A Hilbert space approach to approximate diagonals for locally compact quantum groups

For a locally compact quantum group $\mathbb{G}$, the quantum group algebra $L^1(\mathbb{G})$ is operator amenable if and only if it has an operator bounded approximate diagonal. It is known that if $L^1(\mathbb{G})$ is operator biflat and has a bounded approximate identity then it is operator amenable.
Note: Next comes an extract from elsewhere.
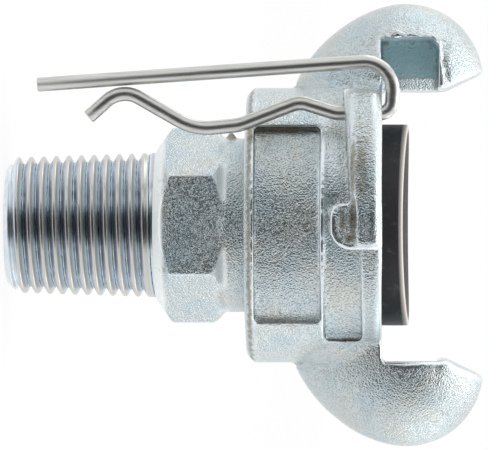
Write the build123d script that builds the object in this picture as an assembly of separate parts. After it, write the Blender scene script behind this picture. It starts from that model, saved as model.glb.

In this paper, we consider nets in $L^2(\mathbb{G})$ which suffice to show these two conditions and combine them to make an approximate diagonal of the form $\omega_{{W'}^*\xi\otimes\eta}$ where $W$ is the multiplicative unitary and $\xi\otimes\eta$ are simple tensors in $L^2(\mathbb{G})\otimes L^2(\mathbb{G})$. Indeed, if $\mathbb{G}$ and $\hat{\mathbb{G}}$ both have a bounded approximate identity and either of the corresponding nets in $L^2(\mathbb{G})$ satisfies a condition generalizing quasicentrality then this construction generates an operator bounded approximate diagonal. In the classical group case, this provides a new method for constructing approximate diagonals emphasizing the relation between the operator amenability of the group algebra $L^1(G)$ and the Fourier algebra $A(G)$.